California Shakespeare Theater ("Cal Shakes") is a regional theater located in the San Francisco Bay Area of California. Its performance space, the Lt. G. H. Bruns III Memorial Amphitheater, is located in Orinda, while the administrative offices, rehearsal hall, costume and prop shop are located in Berkeley.

History[]

Founded as the Emeryville Shakespeare Company,[1] the company began performances with Hamlet, performing several shows at scattered churches and venues around the East Bay.[2] It became established 1974 in John Hinkle Park in Berkeley, with productions of A Midsummer Night's Dream with Deborist Benjamin as Peaseblossom, following her role as Celia in the premier production of As You Like It, and The Tempest (with Rolf Saxon).[3]

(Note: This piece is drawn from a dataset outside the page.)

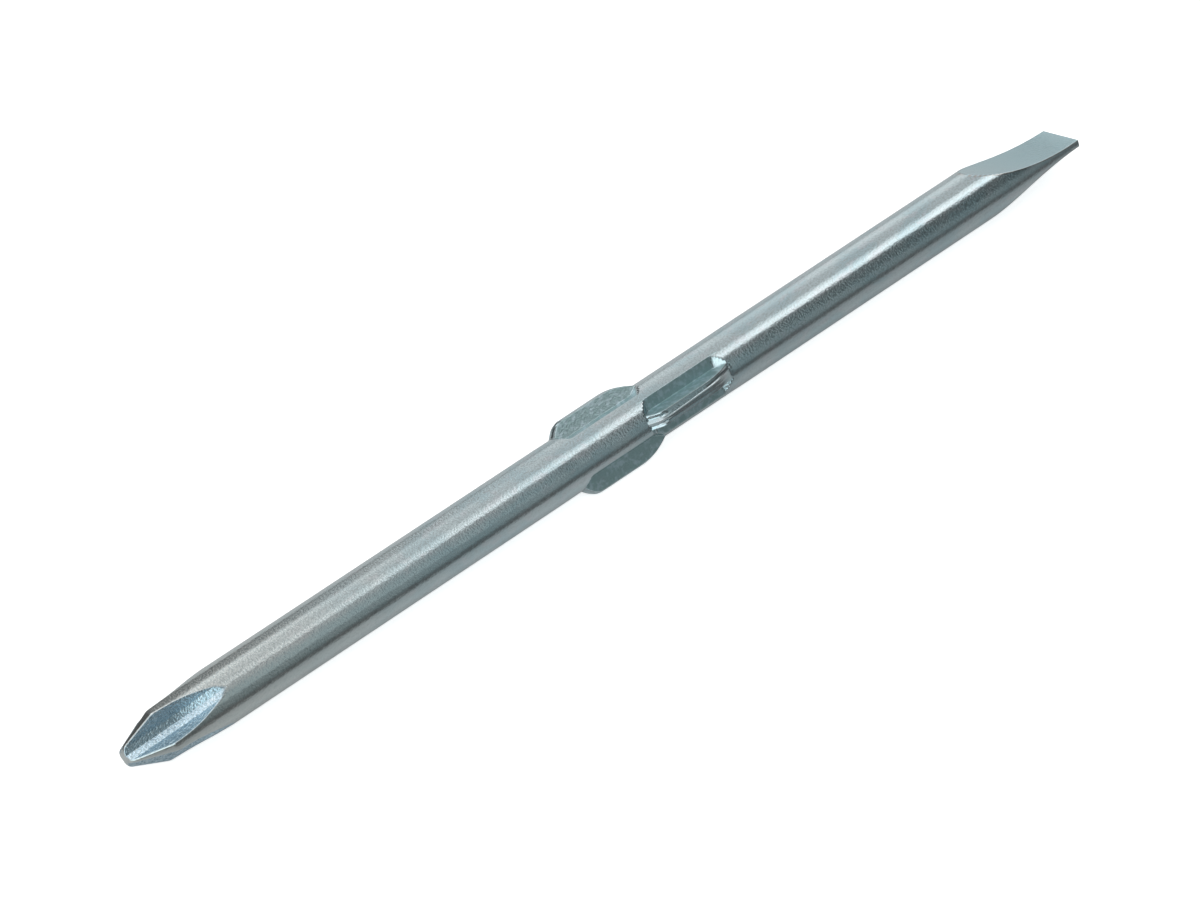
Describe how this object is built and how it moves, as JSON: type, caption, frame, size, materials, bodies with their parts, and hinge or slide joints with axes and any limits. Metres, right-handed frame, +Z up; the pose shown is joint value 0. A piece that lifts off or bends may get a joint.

It was founded by a group of amateurs who wanted the enjoyment and experience of acting and production: no one was paid, and the plays were free.[4]

The company produced several more plays in 1974–1975, including Pantagleize by Michel de Ghelderode during the winter, All's Well That Ends Well in the spring, and summer productions of Twelfth Night with Sigrid Wurschmidt, and a transfer of the Berkeley High School production of As You Like It.[5][6]

Berkeley Shakespeare Festival[]

After 1975, the name changed and the fest started a schedule of four plays per ivalyear that continues to this day, although more non-Shakespeare plays are now on the bill. Dakin Matthews was Artistic Director from 1983–1987, with Michael Addison taking over as A.D. in 1987 and holding the position till 1995.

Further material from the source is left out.